When parents - almost always mothers - do leave jobs, no one pretends the move is easy.

"It was difficult to give up my career, no question," Koup says. "There are days when I wonder why I made that choice. But you get a lot of gratification from spending time with the kids."

Although Koup might eventually consider part-time consulting while her children are at school, she says her decision to be home is not a short-term arrangement.

McWilliams, too, found her departure unexpectedly hard. Some people tell her she is doing the right thing. Others call her decision to leave "stupid."

She now runs a home-based Internet business she and her husband started two years ago. Called Once Upon a Name (www.onceuponaname.com), it sells personalized keepsakes.

Start a home-based business

Martin Yate, author of "Knock 'Em Dead 2000," a job-seeker's handbook, encourages couples to start a home-based business. It reduces the "stranglehold" of the corporate salary and, in time, could allow one parent to be home.

A home-based business also gives children an awareness of the world of enterprise, he says. Mr. Yate himself works from home and is there when his sons, 11 and 14, return from school.

Whatever arrangements parents make, Carol Maxym, an educational consultant in San Diego, says: "Taking time, however you do it, to be involved with your family, is not downtime, it's not dead time, it's learning time, when skills are being built."
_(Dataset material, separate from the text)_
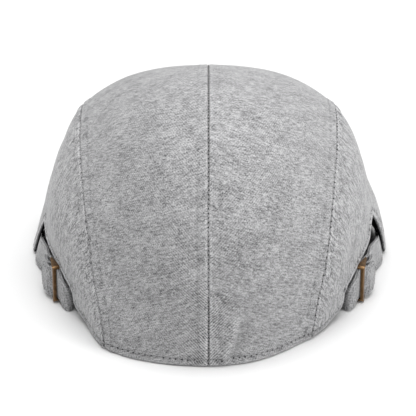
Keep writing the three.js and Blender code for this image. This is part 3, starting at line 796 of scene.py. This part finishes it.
def strap_knots():
    """The strap's way from its sewn end out of the notch and through the buckle to its round end."""
    half, end = STRAP_WIDTH / 2, BUCKLE_LENGTH / 2
    corner = crown_point(0.25, 0.0)
    knots = [against_wall(*place, SEWN_EASE) for place in SEWN_END]
    for forward, outward, low, high in TURN_OUT:
        x, y = corner[0] + outward * STRAP_ROOM, corner[1] + forward * STRAP_ROOM
        knots.append(np.array([x, y, corner[2] + low * STRAP_WIDTH, x, y, corner[2] + high * STRAP_WIDTH]))
    knots += [upright_at_buckle(a * end, o * TAIL, -half, half) for a, o in THROUGH_BUCKLE]
    for short, inset in TAIL_END:
        edge = half - inset * TAIL_ROUND
        along = TAIL_LENGTH - short * TAIL_ROUND
        knots.append(upright_at_buckle(along, TAIL, -edge - TAIL_SAG, edge - TAIL_SAG))
    return knots


def tab_knots(amount):
    """The tab's way from its front end round the bar and back to its sewn end, which moves with the side."""
    half, bar = STRAP_WIDTH / 2, BUCKLE_LENGTH / 2
    fold = bar - BUCKLE_WALL - LAYER / 2 - 1.75 * BAR_PLAY
    knots = []

    def run(rows, level):
        for share, off, rise in rows:
            lift = rise * STRAP_WIDTH
            along = bar + share * (TAB_LENGTH - bar)
            knots.append(upright_at_buckle(along, level + off * LAYER, lift - half, lift + half))

    run(TAB_OVER, OVER_BAR)
    for share, back in TAB_FOLD:
        outward = UNDER_BAR + share * (OVER_BAR - UNDER_BAR)
        knots.append(upright_at_buckle(fold + back * LAYER, outward, -half, half))
    run(TAB_UNDER, UNDER_BAR)
    for at, low, high, ease, below in TAB_SEWN:
        place = against_wall(at, low, high, ease, below * STRAP_WIDTH)
        swell = side_swell(np.stack([place[:3], place[3:]]), amount)
        knots.append(place + swell.ravel())
    return knots


def band_ring():
    """Lines round a band: share of its width, distance from there, height in half thicknesses."""
    near = (EDGE_ROUND * STRAP_CLOTH, *NEAR_EDGE)
    face = [(0, d) for d in near] + [(0.5, d) for d in NEAR_MIDDLE] + [(1, -d) for d in near[::-1]]
    ring = [(share, d, 1.0) for share, d in face]
    ring += [(1, d, height) for d, height in LIP]
    ring += [(share, d, -1.0) for share, d in face[::-1]]
    return ring + [(0, -d, -height) for d, height in LIP]


def band_mesh(name, path, side, seed):
    """A sewn band on edge: two layers turned in at their edges, with a line of stitching near each."""
    low, high = path[:, :3], path[:, 3:]
    middle = (low + high) / 2
    width = np.linalg.norm(high - low, axis=-1)
    way = unit(np.gradient(middle, axis=0))
    up = unit(high - low)
    out = unit(np.cross(way, up))
    run = lengths(middle, 0)
    tight = np.minimum(1.0, width / NARROW)
    loops, uvs = [], []
    for share, d, height in band_ring():
        place = share * width + d * tight
        bulge = 0.10 * waves(np.stack([run, place, 0 * run], -1), 9.0, seed, 5)
        if abs(height) == 1.0:
            to_edge = np.minimum(place, width - place)
            bulge = bulge - np.sign(height) * 0.20 * bump(to_edge - BAND_STITCH, 0.4) * tight
        else:
            bulge = 0.5 * bulge
        outward = height * STRAP_CLOTH / 2 + bulge
        loops.append(low + up * place[:, None] + out * outward[:, None])
        uvs.append(np.stack([run, place + (0 if height > 0 else BACK_CLOTH_SHIFT)], -1))
    grid = np.stack(loops, 1)
    start = (grid[0] - middle[0]) * END_SHARE + middle[0] - way[0] * END_ROUND
    end = (grid[-1] - middle[-1]) * END_SHARE + middle[-1] + way[-1] * END_ROUND
    grid = np.concatenate([start[None], grid, end[None]])
    uv = np.stack(uvs, 1)
    uv = np.concatenate([uv[:1], uv, uv[-1:]])
    rows, count = grid.shape[:2]
    mirror = np.array([side, 1.0, 1.0])
    index = np.arange(rows * count).reshape(rows, count)
    after = np.roll(index, -1, axis=1)
    faces = np.stack([index[:-1], index[1:], after[1:], after[:-1]], -1).reshape(-1, 4).tolist()
    faces += [index[0].tolist(), index[-1][::-1].tolist()]
    material = bpy.data.materials["band_cloth"]
    thing = make_mesh(name, grid.reshape(-1, 3) * mirror, faces, [material], uv.reshape(-1, 2))
    bm = bmesh.new()
    bm.from_mesh(thing.data)
    caps = [f for f in bm.faces if len(f.verts) > 4]
    bmesh.ops.triangulate(bm, faces=caps)
    bmesh.ops.recalc_face_normals(bm, faces=bm.faces)
    bm.to_mesh(thing.data)
    bm.free()
    for word, edge, inset in (("low", low, BAND_STITCH), ("high", high, -BAND_STITCH)):
        line = edge + up * inset + out * (STRAP_CLOTH / 2 - BAND_DEEP)
        LINES[f"{name}_{word}"] = (line * mirror, out * mirror)
    return thing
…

Urging employers to be more supportive, she adds, "There is no reason why the business world should not welcome back a woman in her 40s who has been out of the depth of corporate culture, and say to her, 'We know you've developed some excellent skills while you were caring for your children. We're really glad you're back, and we look forward to having you until retirement.' "

For now, McWilliams is settling into her home office and establishing routines with her children. Convinced of the rightness of her new venture, she says, "At some point you have to take a risk and do it. We might have to cut back a little more, but it's worth it. When all is said and done, what you have left at the end of the road is your children."